---- Provided material

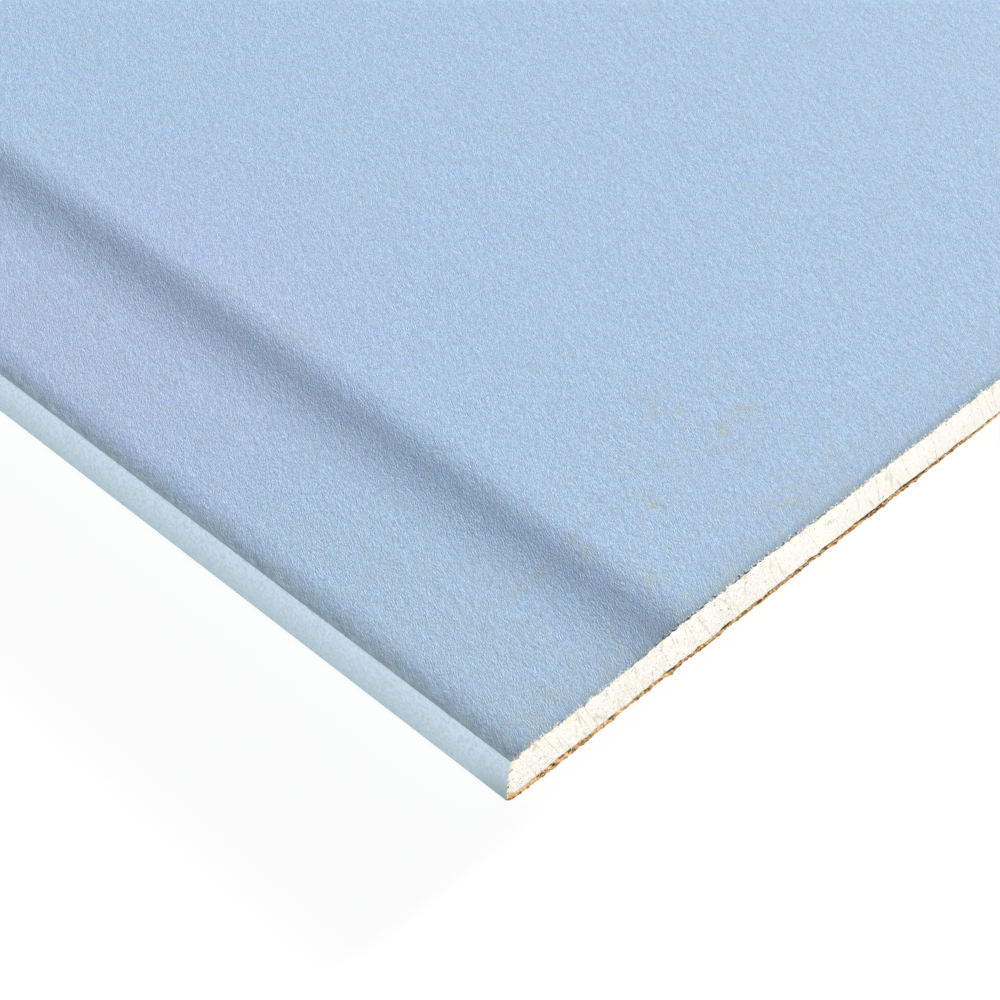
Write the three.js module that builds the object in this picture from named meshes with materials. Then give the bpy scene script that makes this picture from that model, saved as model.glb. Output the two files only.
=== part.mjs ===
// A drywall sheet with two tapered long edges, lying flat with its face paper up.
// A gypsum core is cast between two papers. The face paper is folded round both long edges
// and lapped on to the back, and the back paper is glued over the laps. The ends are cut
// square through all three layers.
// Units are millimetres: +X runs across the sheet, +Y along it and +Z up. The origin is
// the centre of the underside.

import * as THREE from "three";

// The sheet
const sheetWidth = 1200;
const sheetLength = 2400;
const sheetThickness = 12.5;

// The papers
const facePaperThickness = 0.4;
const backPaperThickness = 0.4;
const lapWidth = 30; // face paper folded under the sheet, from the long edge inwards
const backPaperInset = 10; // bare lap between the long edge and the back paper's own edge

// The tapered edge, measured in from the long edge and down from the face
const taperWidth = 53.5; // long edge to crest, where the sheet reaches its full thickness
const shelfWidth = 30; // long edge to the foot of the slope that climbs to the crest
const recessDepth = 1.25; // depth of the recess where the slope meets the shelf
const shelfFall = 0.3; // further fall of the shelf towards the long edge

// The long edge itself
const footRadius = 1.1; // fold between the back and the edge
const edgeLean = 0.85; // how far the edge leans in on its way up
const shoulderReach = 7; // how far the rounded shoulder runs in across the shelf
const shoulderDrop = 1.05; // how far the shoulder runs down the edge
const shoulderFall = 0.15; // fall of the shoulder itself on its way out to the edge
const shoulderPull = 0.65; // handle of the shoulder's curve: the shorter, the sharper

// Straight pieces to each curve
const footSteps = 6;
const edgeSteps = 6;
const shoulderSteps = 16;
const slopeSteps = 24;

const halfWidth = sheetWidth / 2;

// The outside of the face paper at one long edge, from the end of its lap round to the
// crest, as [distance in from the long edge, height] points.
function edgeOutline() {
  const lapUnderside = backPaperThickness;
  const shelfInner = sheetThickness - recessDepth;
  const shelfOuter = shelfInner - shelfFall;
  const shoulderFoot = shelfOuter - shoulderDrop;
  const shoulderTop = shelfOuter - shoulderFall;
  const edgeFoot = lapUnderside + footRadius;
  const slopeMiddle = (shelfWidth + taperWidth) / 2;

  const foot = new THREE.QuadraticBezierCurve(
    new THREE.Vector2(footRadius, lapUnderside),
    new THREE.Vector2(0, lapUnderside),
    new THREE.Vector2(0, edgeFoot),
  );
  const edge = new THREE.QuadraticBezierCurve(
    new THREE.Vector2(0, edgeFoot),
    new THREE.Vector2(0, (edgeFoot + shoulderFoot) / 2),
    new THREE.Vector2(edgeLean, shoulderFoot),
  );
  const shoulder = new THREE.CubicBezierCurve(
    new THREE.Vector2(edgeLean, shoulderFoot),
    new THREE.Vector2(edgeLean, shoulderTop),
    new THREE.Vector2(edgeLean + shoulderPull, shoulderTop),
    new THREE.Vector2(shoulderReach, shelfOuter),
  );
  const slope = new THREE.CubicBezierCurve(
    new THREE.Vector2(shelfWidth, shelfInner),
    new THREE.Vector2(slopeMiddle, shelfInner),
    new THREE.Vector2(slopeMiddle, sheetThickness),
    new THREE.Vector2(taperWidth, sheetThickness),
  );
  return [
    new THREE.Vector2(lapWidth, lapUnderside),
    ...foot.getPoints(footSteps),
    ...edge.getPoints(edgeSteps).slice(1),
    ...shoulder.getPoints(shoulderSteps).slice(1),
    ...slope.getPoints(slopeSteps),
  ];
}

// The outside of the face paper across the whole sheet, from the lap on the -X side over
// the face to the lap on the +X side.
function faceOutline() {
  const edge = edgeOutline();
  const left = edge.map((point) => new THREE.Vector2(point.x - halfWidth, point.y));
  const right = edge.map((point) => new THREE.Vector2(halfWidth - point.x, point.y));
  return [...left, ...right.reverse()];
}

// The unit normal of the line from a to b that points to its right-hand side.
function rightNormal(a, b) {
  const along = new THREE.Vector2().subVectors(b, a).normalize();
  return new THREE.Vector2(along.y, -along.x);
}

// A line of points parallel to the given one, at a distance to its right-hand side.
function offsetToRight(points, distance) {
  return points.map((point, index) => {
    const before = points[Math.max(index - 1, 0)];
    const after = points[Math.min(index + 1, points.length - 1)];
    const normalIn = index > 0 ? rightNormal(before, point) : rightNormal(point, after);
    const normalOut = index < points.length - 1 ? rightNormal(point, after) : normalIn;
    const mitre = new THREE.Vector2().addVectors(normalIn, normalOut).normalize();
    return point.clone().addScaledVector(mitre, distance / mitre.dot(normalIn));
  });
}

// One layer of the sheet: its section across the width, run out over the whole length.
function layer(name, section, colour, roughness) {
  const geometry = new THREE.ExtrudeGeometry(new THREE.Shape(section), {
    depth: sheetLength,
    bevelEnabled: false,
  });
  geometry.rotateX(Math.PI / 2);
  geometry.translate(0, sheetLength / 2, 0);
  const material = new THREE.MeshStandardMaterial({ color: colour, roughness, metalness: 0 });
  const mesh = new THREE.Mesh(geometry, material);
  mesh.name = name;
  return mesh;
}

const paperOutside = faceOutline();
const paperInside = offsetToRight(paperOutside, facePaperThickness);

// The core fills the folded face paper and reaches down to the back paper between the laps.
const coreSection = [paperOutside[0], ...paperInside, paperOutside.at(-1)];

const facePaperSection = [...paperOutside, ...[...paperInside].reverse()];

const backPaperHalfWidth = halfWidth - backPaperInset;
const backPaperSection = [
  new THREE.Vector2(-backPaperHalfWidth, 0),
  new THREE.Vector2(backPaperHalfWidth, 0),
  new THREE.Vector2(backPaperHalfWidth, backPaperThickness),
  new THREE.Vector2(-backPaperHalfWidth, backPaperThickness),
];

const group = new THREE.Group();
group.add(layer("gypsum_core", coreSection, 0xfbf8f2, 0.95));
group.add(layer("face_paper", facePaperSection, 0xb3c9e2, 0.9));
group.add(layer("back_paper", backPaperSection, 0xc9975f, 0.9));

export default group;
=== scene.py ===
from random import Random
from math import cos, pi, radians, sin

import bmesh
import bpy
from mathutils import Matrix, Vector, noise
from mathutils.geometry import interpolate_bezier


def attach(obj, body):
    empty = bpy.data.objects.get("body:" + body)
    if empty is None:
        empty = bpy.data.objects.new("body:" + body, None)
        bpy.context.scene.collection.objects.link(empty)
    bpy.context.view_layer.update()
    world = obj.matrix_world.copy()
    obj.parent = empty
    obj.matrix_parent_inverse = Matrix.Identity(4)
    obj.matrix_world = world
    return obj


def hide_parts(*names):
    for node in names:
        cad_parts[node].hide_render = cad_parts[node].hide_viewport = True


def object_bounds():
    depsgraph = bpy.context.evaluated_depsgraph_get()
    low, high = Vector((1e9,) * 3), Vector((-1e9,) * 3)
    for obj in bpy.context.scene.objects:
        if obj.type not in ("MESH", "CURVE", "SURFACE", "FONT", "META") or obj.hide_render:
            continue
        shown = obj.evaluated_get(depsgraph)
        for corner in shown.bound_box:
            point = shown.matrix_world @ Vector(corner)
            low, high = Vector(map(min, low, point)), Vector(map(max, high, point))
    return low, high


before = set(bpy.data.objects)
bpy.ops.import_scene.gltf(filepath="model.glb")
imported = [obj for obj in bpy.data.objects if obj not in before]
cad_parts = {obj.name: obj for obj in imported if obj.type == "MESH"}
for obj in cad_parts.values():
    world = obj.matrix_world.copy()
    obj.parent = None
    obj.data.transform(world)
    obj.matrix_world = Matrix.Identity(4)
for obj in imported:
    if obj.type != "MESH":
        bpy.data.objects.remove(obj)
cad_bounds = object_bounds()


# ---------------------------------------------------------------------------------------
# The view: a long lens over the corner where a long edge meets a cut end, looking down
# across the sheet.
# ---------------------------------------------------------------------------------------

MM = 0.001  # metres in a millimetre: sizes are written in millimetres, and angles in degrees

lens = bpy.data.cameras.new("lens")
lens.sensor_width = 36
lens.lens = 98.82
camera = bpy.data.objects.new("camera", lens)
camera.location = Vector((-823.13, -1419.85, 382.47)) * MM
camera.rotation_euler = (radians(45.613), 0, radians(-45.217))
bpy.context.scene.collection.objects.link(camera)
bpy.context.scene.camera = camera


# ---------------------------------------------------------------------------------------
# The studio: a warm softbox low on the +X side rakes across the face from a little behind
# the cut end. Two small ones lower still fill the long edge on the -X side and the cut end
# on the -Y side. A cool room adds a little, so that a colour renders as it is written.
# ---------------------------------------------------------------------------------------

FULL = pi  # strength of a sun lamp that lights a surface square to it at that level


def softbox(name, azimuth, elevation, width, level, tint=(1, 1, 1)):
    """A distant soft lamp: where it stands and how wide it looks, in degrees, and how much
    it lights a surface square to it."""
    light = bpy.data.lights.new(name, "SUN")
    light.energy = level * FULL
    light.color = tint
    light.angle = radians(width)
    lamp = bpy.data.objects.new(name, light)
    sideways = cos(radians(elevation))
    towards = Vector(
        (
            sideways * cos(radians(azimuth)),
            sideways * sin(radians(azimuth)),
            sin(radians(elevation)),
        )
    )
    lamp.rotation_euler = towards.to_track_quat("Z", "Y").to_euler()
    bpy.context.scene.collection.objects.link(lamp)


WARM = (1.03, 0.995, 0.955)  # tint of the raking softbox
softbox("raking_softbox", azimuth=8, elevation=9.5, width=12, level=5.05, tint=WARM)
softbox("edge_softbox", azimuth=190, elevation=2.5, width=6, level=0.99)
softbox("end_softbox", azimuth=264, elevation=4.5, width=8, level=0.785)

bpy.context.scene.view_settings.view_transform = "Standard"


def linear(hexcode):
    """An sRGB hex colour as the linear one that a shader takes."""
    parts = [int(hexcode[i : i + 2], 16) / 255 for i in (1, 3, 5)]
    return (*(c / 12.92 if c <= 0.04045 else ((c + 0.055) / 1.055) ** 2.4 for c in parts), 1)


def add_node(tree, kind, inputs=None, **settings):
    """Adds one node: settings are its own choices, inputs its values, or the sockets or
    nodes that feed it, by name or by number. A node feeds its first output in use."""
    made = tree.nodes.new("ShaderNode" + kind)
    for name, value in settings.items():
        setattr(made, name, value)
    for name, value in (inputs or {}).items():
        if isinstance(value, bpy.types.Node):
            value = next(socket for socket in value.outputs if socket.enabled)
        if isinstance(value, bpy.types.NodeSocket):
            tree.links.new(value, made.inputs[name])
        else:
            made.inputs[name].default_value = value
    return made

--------

Print the lines from the line containing "between the laps." to the line containing "shown = obj.evaluated_get(depsgraph)", both ends included, exactly and with nothing added.

// The core fills the folded face paper and reaches down to the back paper between the laps.
const coreSection = [paperOutside[0], ...paperInside, paperOutside.at(-1)];

const facePaperSection = [...paperOutside, ...[...paperInside].reverse()];

const backPaperHalfWidth = halfWidth - backPaperInset;
const backPaperSection = [
  new THREE.Vector2(-backPaperHalfWidth, 0),
  new THREE.Vector2(backPaperHalfWidth, 0),
  new THREE.Vector2(backPaperHalfWidth, backPaperThickness),
  new THREE.Vector2(-backPaperHalfWidth, backPaperThickness),
];

const group = new THREE.Group();
group.add(layer("gypsum_core", coreSection, 0xfbf8f2, 0.95));
group.add(layer("face_paper", facePaperSection, 0xb3c9e2, 0.9));
group.add(layer("back_paper", backPaperSection, 0xc9975f, 0.9));

export default group;
=== scene.py ===
from random import Random
from math import cos, pi, radians, sin

import bmesh
import bpy
from mathutils import Matrix, Vector, noise
from mathutils.geometry import interpolate_bezier


def attach(obj, body):
    empty = bpy.data.objects.get("body:" + body)
    if empty is None:
        empty = bpy.data.objects.new("body:" + body, None)
        bpy.context.scene.collection.objects.link(empty)
    bpy.context.view_layer.update()
    world = obj.matrix_world.copy()
    obj.parent = empty
    obj.matrix_parent_inverse = Matrix.Identity(4)
    obj.matrix_world = world
    return obj


def hide_parts(*names):
    for node in names:
        cad_parts[node].hide_render = cad_parts[node].hide_viewport = True


def object_bounds():
    depsgraph = bpy.context.evaluated_depsgraph_get()
    low, high = Vector((1e9,) * 3), Vector((-1e9,) * 3)
    for obj in bpy.context.scene.objects:
        if obj.type not in ("MESH", "CURVE", "SURFACE", "FONT", "META") or obj.hide_render:
            continue
        shown = obj.evaluated_get(depsgraph)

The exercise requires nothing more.